## Directions for this task
Only the lines starting at the one with "Continue the three.js" and ending at the one with "return shells(rings, centre" should be copied, exactly and with both ends kept.

## Some records
───

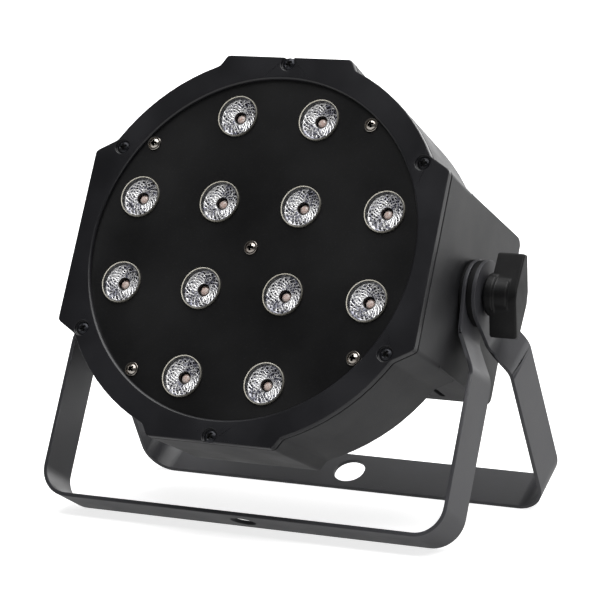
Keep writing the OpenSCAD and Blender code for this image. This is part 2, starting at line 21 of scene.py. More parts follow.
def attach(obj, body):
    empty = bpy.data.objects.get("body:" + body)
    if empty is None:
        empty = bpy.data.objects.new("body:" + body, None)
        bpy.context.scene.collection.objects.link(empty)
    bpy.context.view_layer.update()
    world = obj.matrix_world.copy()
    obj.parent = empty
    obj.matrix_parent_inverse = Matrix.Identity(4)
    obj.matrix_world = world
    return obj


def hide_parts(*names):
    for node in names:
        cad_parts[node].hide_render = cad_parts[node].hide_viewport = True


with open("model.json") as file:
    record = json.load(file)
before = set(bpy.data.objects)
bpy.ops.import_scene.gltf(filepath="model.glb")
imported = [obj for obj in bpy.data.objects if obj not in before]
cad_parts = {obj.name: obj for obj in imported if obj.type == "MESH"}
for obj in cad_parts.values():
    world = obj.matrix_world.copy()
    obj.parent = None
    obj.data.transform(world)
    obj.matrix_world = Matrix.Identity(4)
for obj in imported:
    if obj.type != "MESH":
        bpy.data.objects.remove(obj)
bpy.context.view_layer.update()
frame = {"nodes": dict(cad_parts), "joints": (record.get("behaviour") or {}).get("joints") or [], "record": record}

# %% [markdown]
# The head is tilted, so a piece on it is easier to make in the head's own
# directions: x to the right, y to the back, z up, with the pivot at the
# origin. The joints of the record give the pivot and the tilt, and one matrix
# carries finished pieces to their place.

# %% Measure the head
MM = 0.001
MERGE = 2e-6

joints = {joint["name"]: joint for joint in frame["joints"]}
body_of = {node: body
           for body, nodes in frame["record"]["behaviour"]["bodies"].items()
           for node in nodes}

pivot = Vector(joints["head_tilt"]["pos_m"])
right = Vector((1, 0, 0))
back = Vector(joints["fan_spin"]["axis"]).normalized()
up = right.cross(back)
head = Matrix.Translation(pivot) @ Matrix((right, back, up)).transposed().to_4x4()
print("tilt of the head, degrees:", round(math.degrees(math.asin(-back.z)), 2))


def merged(node):
    """A copy of a node's mesh whose triangles share their corners."""
    bm = bmesh.new()
    bm.from_mesh(frame["nodes"][node].data)
    bmesh.ops.remove_doubles(bm, verts=bm.verts, dist=MERGE)
    return bm


def head_box(node):
    """Lowest and highest corner of a node in the head's directions."""
    to_head = head.inverted()
    points = np.array([to_head @ v.co for v in frame["nodes"][node].data.vertices])
    return points.min(axis=0), points.max(axis=0)


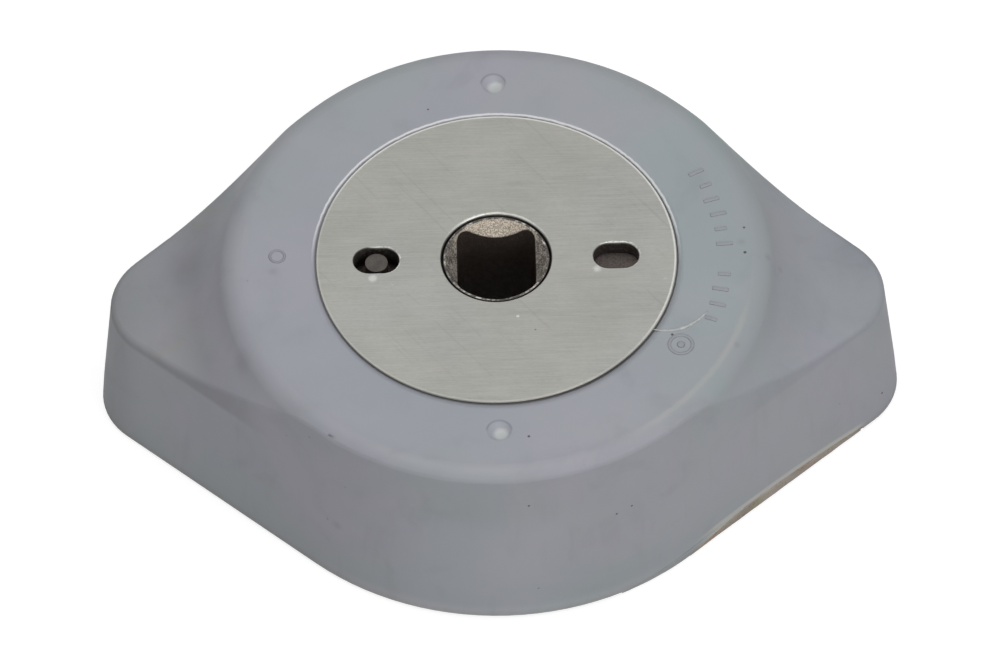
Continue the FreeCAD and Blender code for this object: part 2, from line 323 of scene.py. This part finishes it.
def marks_of_use(f, patch, colour):
    """Soft smudges and small pits, some at places seen in the photo and some scattered."""
    for x, y, z, radius in SMUDGES:
        gap = f.distance(x * MM, y * MM, z * MM) + (patch - 0.5) * radius * MM * 1.2
        dark = (1 - f.fade(gap, 0, radius * MM)) * 0.75
        colour = f.tint(dark, colour, (0.84, 0.83, 0.82))
    for x, y, z, radius in SPECKS:
        gap = f.distance(x * MM, y * MM, z * MM)
        dark = 1 - f.fade(gap, radius * 0.4 * MM, radius * MM)
        colour = f.mix(dark, colour, (0.05, 0.047, 0.05))
    pit = 1 - f.fade(f.cells(150), 0.022, 0.05)
    pit = pit * f.fade(f.noise(40, 1), 0.56, 0.60)
    return f.mix(pit * 0.5, colour, (0.11, 0.105, 0.11))


def grey_rubber():
    """Matt grey skin with a light bloom, cloudy in tone and hue."""
    f = Finish("grey_rubber_skin")
    r = f.reach(0, 0)
    cloud = f.noise(26, 5, 0.55, 0.6)
    hue = f.noise(17, 3, 0.5, 0.8, f.moved(0.3, 0.1, 0))
    patch = f.noise(85, 4, 0.6, 0.5)
    runs = f.noise(1, 3, 0.55, 0.2, f.scaled(190, 190, 45))
    runs = f.fade(runs, 0.52, 0.72) * f.fade(f.z, 0.044, 0.036)
    ragged = (f.noise(500, 3, 0.6) - 0.5) * 0.0004
    colour = f.mix(f.fade(cloud, 0.36, 0.66), (0.322, 0.343, 0.364), (0.350, 0.355, 0.384))
    colour = f.tint(f.fade(hue, 0.52, 0.66), colour, (0.965, 1.02, 0.995))
    colour = f.tint(f.fade(hue, 0.47, 0.36) * 0.8, colour, (1.01, 0.975, 1.03))
    colour = f.tint(f.fade(patch, 0.52, 0.76) * 0.6, colour, (0.9, 0.9, 0.9))
    colour = f.tint(runs, colour, (0.955, 0.955, 0.95))
    colour = tones_and_painted_light(f, r, colour)
    colour = plate_surround(f, r, ragged, colour)
    colour = pale_edges(f, r, ragged, colour)
    colour = marks_of_use(f, patch, colour)

    # The two round marks: painted shade on the rim at the back, and a glossy spot at the front
    # right with a painted highlight in it
    rough = f.fade(patch, 0.2, 0.9) * 0.12 + 0.46
    for y in MARKS:
        rim = f.band(f.reach(0, y), MARK_RADIUS, 0.0, 0.0004)
        rim = rim * f.fade(f.y, y - 0.0005, y + 0.001)
        spot = f.reach(0.0004, y - 0.0007) + (patch - 0.5) * 0.002
        shine = 1 - f.fade(spot, 0.0010, 0.0022)
        colour = f.tint(rim, colour, (0.72, 0.72, 0.72))
        colour = f.mix(shine * 0.7, colour, (0.60, 0.62, 0.60))
        rough = rough - shine * 0.22

    skin = f.bump(f.noise(900, 3, 0.6), 0.00003, 0.35)
    skin = f.bump(f.noise(160, 3, 0.5), 0.00016, 0.35, skin)
    skin = f.bump(f.noise(55, 2, 0.5), 0.0006, 0.3, skin)
    f.set(base_color=colour, roughness=rough, specular_ior_level=0.42, normal=skin)
    return f.material


def relief_rubber():
    """Raised moulded marks: the same skin, with a painted highlight on top and painted shade
    round the foot.
    """
    f = Finish("relief_rubber_painted_shade_and_light")
    # The top is painted lighter as lit, the dark rest is painted shade round the foot.
    lit_top = f.fade(f.z, rubber_top + 0.04 * MM, rubber_top + 0.16 * MM)
    cloud = f.fade(f.noise(300, 3), 0.3, 0.7)
    colour = f.mix(cloud, (0.165, 0.172, 0.190), (0.215, 0.220, 0.240))
    colour = f.mix(lit_top * 0.8, colour, (0.335, 0.350, 0.378))
    f.set(base_color=colour, roughness=0.5, specular_ior_level=0.42,
          normal=f.bump(f.noise(900, 3, 0.6), 0.00003, 0.35))
    return f.material


def pale_flash():
    """The thin wisp of flash, paler than the skin."""
    f = Finish("pale_rubber_flash")
    colour = f.mix(f.fade(f.noise(900, 3), 0.35, 0.7), (0.42, 0.42, 0.42), (0.56, 0.55, 0.54))
    f.set(base_color=colour, roughness=0.5, normal=f.bump(f.noise(2500, 2), 0.00002, 0.4))
    return f.material


# Metals
def slot_gap(f, centre):
    """Distance outwards from the edge of the slot on the given side."""
    along = (abs(f.x - centre) - SLOT_HALF_RUN).most(0)
    return (along * along + f.y * f.y).root() - SLOT_RADIUS


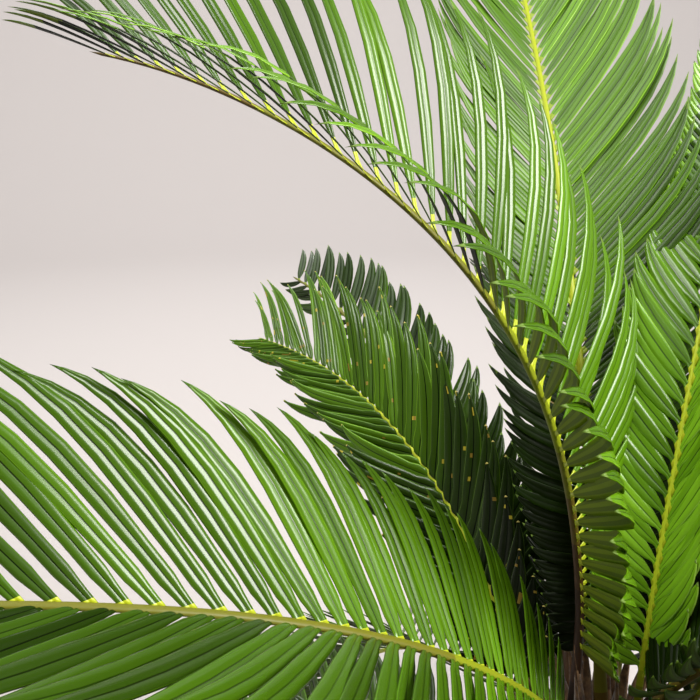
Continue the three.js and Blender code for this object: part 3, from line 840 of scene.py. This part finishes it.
def soil_lumps(count):
    """Shells of the loose lumps, jagged balls of a few rings squashed by chance, and 1 for each pale face."""
    rng = np.random.default_rng(CRUMB_SEED)
    size = rng.uniform(*CRUMB_SIZE, count) * np.where(rng.random(count) < CRUMB_BIG_SHARE, CRUMB_BIG, 1)
    away = np.sqrt(rng.uniform(CRUMB_INNER, 1, count)) * (soil_edge() - CRUMB_EDGE_GAP)
    angle = rng.uniform(0, 2 * np.pi, count)
    centre = np.stack([away * np.cos(angle), away * np.sin(angle), np.full(count, SOIL_EDGE_Z + CRUMB_UP)], -1)
    around = np.linspace(0, 2 * np.pi, CRUMB_SIDES, endpoint=False)[None, None]
    level = np.radians(CRUMB_LEVELS)[None, :, None]
    ball = np.stack(np.broadcast_arrays(
        np.cos(level) * np.cos(around), -np.cos(level) * np.sin(around), np.sin(level)), -1)
    squash = size[:, None] * rng.uniform(*CRUMB_SQUASH, (count, 3))
    jag = 1 + CRUMB_JAG * rng.normal(size=(count, len(CRUMB_LEVELS), CRUMB_SIDES, 1))
    rings = centre[:, None, None] + ball * squash[:, None, None] * jag
    pale = rng.random(count) < CRUMB_PALE_SHARE
    sides = (len(CRUMB_LEVELS) - 1) * CRUMB_SIDES
    kinds = np.concatenate([np.repeat(pale, sides), np.repeat(pale, CRUMB_SIDES), pale]).astype(int)
    return shells(rings, centre + squash * [0, 0, 1.0], True), kinds


def spiral(count):
    """Outward and sideways directions at turns of the golden angle round the trunk's axis."""
    turn = np.arange(count) * GOLDEN
    flat = np.zeros(count)
    return np.stack([np.cos(turn), np.sin(turn), flat], -1), np.stack([-np.sin(turn), np.cos(turn), flat], -1)


def bark_surface(profile, run):
    """Points and faces of the bark: the profile turned about the axis, a little sunk and pushed about by waves."""
    r, z = [table(np.linspace(0, run[-1], TRUNK_RINGS), run, of) for of in profile.T]
    rows = [(max(a - BARK_SUNK, 0.5), b) for a, b in zip(r[:-1], z[:-1])]
    points, faces = turned([(0, TRUNK_FOOT_Z), *rows, (0, z[-1] - TRUNK_TOP_SUNK)], TRUNK_SIDES)
    away = points / np.maximum(np.hypot(points[:, 0], points[:, 1]), 1)[:, None]
    points[:, :2] += away[:, :2] * waves(points, BARK_WAVES)[:, None]
    return points, faces


def leaf_base_shells(rng, profile, run, count):
    """Shells of the old leaf bases on the golden spiral, and 1 for each face of the paler scar on their ends.

    Each is a stump that stands on the bark: rings of a rhomb whose sides are hollowed by a power of the cosine and
    sine, shifted upwards as they rise along the outward direction of the trunk's profile.
    """
    out, _ = spiral(count)
    far = table((np.arange(count) + 0.5) / count, [0, 1], [BASE_FIRST, run[-1] * BASE_LAST_SHARE])
    place = np.stack([table(far, run, of) for of in profile.T], -1)
    slope = unit(np.stack([table(far + BASE_PROBE, run, of) for of in profile.T], -1) - place)
    upward = out * slope[:, :1] + [0, 0, 1] * slope[:, 1:]
    outward = out * slope[:, 1:] - [0, 0, 1] * slope[:, :1]
    aside = np.cross(upward, outward)
    wide = table(place[:, 0], *BASE_WIDE) * rng.uniform(*BASE_WIDE_RANGE, count)
    high = wide * rng.uniform(*BASE_HIGH_RANGE, count)
    reach = rng.uniform(*BASE_REACH_RANGE, count)
    around = np.linspace(0, 2 * np.pi, BASE_SIDES, endpoint=False)
    rhomb = [np.sign(a) * np.abs(a) ** BASE_POWER for a in (np.cos(around), -np.sin(around))]
    share, shift, stand = [a[None, :, None] for a in (BASE_SHARE, BASE_SHIFT, BASE_STAND)]
    jag = lambda: 1 + BASE_JAG * rng.normal(size=(count, 1, BASE_SIDES))
    col = lambda a: a[:, None, None]
    x = col(wide) * share * rhomb[0] * jag()
    y = col(high) * (share * rhomb[1] * jag() + shift)
    foot = out * (place[:, :1] - BARK_SUNK) + [0, 0, 1] * place[:, 1:]
    axes = [col(a) for a in (aside, upward, outward)]
    put = lambda *xyz: col(foot) + sum(axis * a[..., None] for axis, a in zip(axes, xyz))
    tips = put(0 * col(wide), col(high) * BASE_SHIFT[-1], col(reach) * BASE_TIP_STAND)[:, 0, 0]
    kinds = np.concatenate([
        np.tile(np.repeat(BASE_BANDS, BASE_SIDES), count), np.ones(BASE_SIDES * count), np.zeros(count)])
    return shells(put(x, y, col(reach) * stand + 0 * x), tips, True), kinds


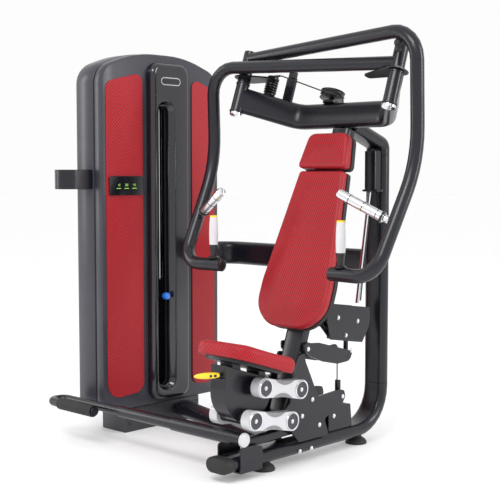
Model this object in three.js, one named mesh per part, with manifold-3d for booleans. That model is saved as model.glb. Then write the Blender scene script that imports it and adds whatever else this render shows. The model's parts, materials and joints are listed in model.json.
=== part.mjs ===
// Chest press machine with crossed, converging arms, a weight tower and a foot assist.
// Millimetres, +Z up. The user sits facing -Y; +X is the user's left.
// x = 0 is the main frame's centre plane, y = 0 the front end of the base rail, z = 0 the floor.
// At the end the whole machine is shifted so that its origin is the centre of its footprint.

import * as THREE from 'three';
import { mergeVertices } from 'three/addons/utils/BufferGeometryUtils.js';
import Module from 'manifold-3d';

const wasm = await Module();
wasm.setup();

// ---- driving dimensions ----------------------------------------------------------------

const GAP = 0.3;                      // clearance left between touching pieces

// main frame
const TUBE_WIDE = 100;                // flat-oval frame tube, long side
const TUBE_DEEP = 50;                 // flat-oval frame tube, short side
const RAIL_FRONT = 40;                // where the plastic front cap ends and the tube starts
const RAIL_Z = 59;                    // centreline height of the base rail
const UPRIGHT_Y = 895;                // centreline of the rear upright
const RAIL_BEND = 155;
const UPRIGHT_TOP = 1120;
const NECK_CORNER_Z = 1162;
const NECK_FRONT_Y = 708;
const FOOT_HEIGHT = 33.7;
const POST_LEAN = 19.4;               // degrees
const BACK_LEAN = 19.9;               // the back rest opens slightly from the post, in degrees
const POST_Y_AT_SEAT = 424;           // the seat post's centreline at the height of the seat
const SEAT_LEVEL = 480;
const POST_FOOT_Z = 186;              // it ends between the side plates, over the pedal's lever
const PLATE_X = 48.7;                  // inner faces of the side plates
const POST_TOP_Z = 1209;              // just under the yoke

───

## Exercise output
Continue the three.js and Blender code for this object: part 3, from line 840 of scene.py. This part finishes it.
def soil_lumps(count):
    """Shells of the loose lumps, jagged balls of a few rings squashed by chance, and 1 for each pale face."""
    rng = np.random.default_rng(CRUMB_SEED)
    size = rng.uniform(*CRUMB_SIZE, count) * np.where(rng.random(count) < CRUMB_BIG_SHARE, CRUMB_BIG, 1)
    away = np.sqrt(rng.uniform(CRUMB_INNER, 1, count)) * (soil_edge() - CRUMB_EDGE_GAP)
    angle = rng.uniform(0, 2 * np.pi, count)
    centre = np.stack([away * np.cos(angle), away * np.sin(angle), np.full(count, SOIL_EDGE_Z + CRUMB_UP)], -1)
    around = np.linspace(0, 2 * np.pi, CRUMB_SIDES, endpoint=False)[None, None]
    level = np.radians(CRUMB_LEVELS)[None, :, None]
    ball = np.stack(np.broadcast_arrays(
        np.cos(level) * np.cos(around), -np.cos(level) * np.sin(around), np.sin(level)), -1)
    squash = size[:, None] * rng.uniform(*CRUMB_SQUASH, (count, 3))
    jag = 1 + CRUMB_JAG * rng.normal(size=(count, len(CRUMB_LEVELS), CRUMB_SIDES, 1))
    rings = centre[:, None, None] + ball * squash[:, None, None] * jag
    pale = rng.random(count) < CRUMB_PALE_SHARE
    sides = (len(CRUMB_LEVELS) - 1) * CRUMB_SIDES
    kinds = np.concatenate([np.repeat(pale, sides), np.repeat(pale, CRUMB_SIDES), pale]).astype(int)
    return shells(rings, centre + squash * [0, 0, 1.0], True), kinds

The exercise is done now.